Problem details: Take the entries below and print only the lines from the one with "The OpenSCAD and" through the one with "return self.feed(made, **sockets)", exactly as they stand, both ends included.

Extracted material:
• • • •
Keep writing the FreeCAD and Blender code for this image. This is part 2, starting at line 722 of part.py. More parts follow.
• • • •
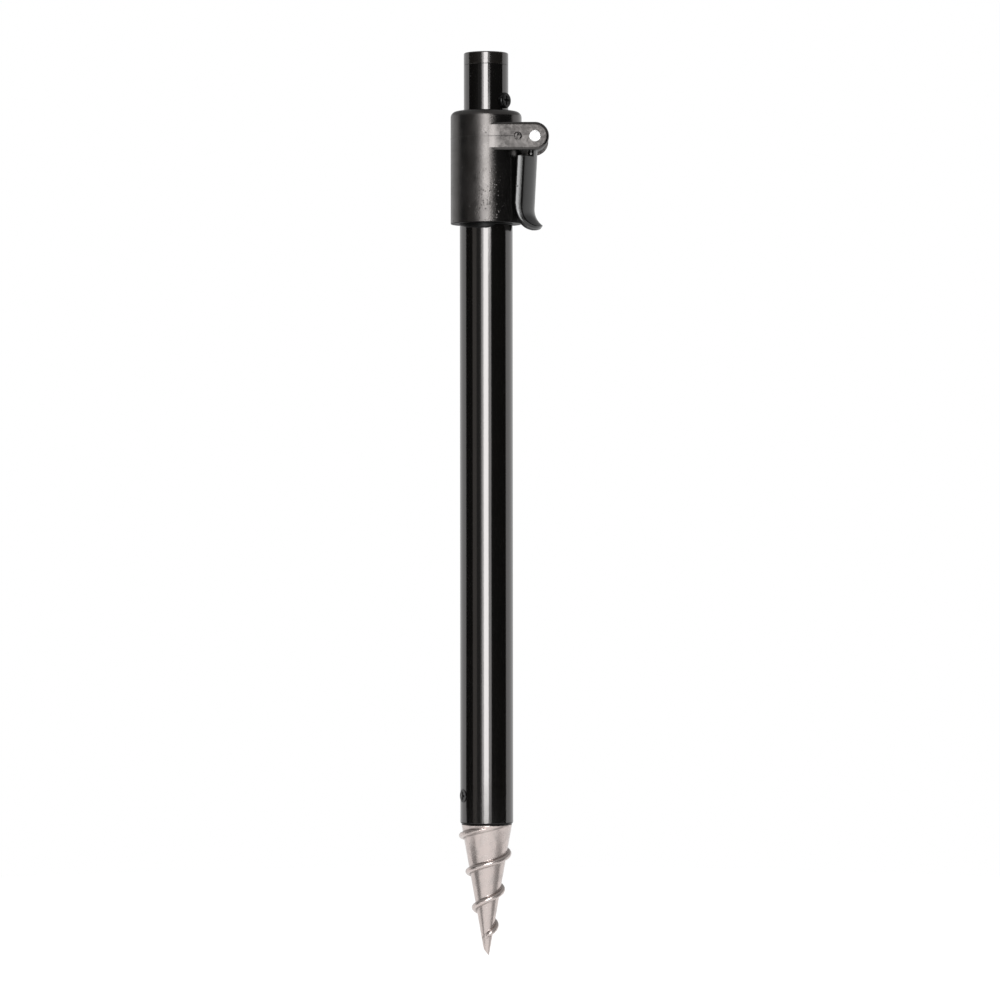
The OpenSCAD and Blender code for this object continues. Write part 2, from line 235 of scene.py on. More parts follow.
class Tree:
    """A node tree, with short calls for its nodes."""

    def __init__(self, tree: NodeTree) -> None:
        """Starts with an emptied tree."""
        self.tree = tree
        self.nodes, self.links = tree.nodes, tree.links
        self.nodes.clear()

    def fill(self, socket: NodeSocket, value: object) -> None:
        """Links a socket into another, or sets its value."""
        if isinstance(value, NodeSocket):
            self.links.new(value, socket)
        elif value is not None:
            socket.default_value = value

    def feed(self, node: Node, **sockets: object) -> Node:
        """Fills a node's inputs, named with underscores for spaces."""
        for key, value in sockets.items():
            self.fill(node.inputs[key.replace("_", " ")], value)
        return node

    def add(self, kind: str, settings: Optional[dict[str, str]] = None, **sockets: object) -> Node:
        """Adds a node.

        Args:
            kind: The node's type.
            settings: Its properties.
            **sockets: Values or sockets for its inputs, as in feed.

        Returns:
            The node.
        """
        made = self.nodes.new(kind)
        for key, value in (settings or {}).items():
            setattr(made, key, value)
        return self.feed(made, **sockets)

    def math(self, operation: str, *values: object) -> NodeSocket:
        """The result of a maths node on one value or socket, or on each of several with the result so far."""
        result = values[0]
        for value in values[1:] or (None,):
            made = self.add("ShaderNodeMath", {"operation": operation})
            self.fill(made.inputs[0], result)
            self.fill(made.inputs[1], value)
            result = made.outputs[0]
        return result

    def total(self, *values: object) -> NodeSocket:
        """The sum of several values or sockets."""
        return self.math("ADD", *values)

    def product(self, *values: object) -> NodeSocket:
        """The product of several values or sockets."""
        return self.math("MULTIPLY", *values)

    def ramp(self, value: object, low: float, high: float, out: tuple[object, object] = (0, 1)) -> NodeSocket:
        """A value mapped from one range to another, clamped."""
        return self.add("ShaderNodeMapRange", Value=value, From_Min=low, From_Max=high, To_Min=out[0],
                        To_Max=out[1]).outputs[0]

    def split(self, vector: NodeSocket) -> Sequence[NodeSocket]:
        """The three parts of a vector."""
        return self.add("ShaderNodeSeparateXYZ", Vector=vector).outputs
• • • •
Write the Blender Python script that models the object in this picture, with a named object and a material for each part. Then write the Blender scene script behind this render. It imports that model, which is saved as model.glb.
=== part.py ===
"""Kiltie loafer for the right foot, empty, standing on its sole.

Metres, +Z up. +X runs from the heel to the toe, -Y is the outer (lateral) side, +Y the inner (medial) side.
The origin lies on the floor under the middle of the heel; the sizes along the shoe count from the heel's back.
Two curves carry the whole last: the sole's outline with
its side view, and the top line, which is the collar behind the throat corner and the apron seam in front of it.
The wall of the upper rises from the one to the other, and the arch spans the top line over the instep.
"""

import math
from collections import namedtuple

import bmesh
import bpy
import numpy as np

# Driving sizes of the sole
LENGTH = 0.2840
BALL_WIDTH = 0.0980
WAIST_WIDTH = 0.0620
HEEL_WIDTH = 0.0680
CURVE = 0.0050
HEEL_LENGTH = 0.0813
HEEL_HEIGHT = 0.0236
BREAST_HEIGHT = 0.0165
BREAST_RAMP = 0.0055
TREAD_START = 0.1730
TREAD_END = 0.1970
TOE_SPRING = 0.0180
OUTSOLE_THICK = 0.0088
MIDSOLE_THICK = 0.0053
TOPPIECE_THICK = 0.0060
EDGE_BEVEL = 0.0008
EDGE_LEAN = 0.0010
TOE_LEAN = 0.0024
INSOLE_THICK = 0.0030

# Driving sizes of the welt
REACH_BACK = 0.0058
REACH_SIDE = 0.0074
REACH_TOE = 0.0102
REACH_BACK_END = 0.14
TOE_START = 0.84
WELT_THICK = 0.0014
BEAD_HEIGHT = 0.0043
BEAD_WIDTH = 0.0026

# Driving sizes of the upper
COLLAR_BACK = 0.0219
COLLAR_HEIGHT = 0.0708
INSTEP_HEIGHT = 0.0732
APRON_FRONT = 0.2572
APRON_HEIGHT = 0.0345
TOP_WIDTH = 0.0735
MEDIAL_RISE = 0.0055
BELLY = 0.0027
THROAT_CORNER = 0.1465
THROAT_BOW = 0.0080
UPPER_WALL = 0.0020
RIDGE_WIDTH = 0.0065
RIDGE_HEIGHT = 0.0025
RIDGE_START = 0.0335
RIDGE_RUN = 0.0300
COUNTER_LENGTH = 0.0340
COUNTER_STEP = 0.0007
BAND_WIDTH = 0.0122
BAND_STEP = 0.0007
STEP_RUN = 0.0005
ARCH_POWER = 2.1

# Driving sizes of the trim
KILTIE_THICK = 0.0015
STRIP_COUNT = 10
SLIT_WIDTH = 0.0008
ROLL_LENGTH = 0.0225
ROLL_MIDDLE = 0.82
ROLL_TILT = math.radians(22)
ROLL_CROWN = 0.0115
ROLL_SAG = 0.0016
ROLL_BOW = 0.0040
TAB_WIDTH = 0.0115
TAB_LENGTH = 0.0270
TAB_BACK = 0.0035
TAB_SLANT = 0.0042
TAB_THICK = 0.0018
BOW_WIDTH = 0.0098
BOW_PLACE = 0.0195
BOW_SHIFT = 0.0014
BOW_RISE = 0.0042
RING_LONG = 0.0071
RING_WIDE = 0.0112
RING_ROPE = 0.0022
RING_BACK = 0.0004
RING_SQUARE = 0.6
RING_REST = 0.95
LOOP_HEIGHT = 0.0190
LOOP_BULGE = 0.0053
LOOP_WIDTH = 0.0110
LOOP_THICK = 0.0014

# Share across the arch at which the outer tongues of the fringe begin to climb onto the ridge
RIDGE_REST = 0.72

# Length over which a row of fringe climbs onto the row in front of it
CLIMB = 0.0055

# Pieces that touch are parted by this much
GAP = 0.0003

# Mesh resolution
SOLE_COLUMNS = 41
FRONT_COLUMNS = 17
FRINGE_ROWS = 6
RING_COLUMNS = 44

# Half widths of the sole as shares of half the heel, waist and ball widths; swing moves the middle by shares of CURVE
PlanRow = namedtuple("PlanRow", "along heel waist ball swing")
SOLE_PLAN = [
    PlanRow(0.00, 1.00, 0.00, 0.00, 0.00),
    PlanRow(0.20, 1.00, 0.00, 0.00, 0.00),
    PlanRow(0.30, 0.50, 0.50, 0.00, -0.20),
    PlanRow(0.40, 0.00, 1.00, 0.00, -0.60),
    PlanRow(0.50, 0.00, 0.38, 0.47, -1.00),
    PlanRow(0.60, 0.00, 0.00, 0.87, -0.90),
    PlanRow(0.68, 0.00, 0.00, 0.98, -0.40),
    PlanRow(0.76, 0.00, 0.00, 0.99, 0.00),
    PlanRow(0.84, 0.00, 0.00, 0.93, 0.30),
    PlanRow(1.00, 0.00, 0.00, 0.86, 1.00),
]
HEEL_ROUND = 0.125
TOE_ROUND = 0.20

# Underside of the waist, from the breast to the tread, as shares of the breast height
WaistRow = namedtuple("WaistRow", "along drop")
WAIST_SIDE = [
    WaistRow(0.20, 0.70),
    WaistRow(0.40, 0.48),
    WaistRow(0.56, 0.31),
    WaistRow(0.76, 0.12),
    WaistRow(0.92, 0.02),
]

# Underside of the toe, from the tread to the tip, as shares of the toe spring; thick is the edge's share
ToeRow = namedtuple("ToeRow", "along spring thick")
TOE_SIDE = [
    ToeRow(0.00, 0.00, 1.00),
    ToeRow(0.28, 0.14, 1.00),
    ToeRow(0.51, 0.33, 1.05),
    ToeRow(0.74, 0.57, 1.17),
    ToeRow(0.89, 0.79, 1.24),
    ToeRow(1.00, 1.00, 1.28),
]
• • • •
Answer:
The OpenSCAD and Blender code for this object continues. Write part 2, from line 235 of scene.py on. More parts follow.
class Tree:
    """A node tree, with short calls for its nodes."""

    def __init__(self, tree: NodeTree) -> None:
        """Starts with an emptied tree."""
        self.tree = tree
        self.nodes, self.links = tree.nodes, tree.links
        self.nodes.clear()

    def fill(self, socket: NodeSocket, value: object) -> None:
        """Links a socket into another, or sets its value."""
        if isinstance(value, NodeSocket):
            self.links.new(value, socket)
        elif value is not None:
            socket.default_value = value

    def feed(self, node: Node, **sockets: object) -> Node:
        """Fills a node's inputs, named with underscores for spaces."""
        for key, value in sockets.items():
            self.fill(node.inputs[key.replace("_", " ")], value)
        return node

    def add(self, kind: str, settings: Optional[dict[str, str]] = None, **sockets: object) -> Node:
        """Adds a node.

        Args:
            kind: The node's type.
            settings: Its properties.
            **sockets: Values or sockets for its inputs, as in feed.

        Returns:
            The node.
        """
        made = self.nodes.new(kind)
        for key, value in (settings or {}).items():
            setattr(made, key, value)
        return self.feed(made, **sockets)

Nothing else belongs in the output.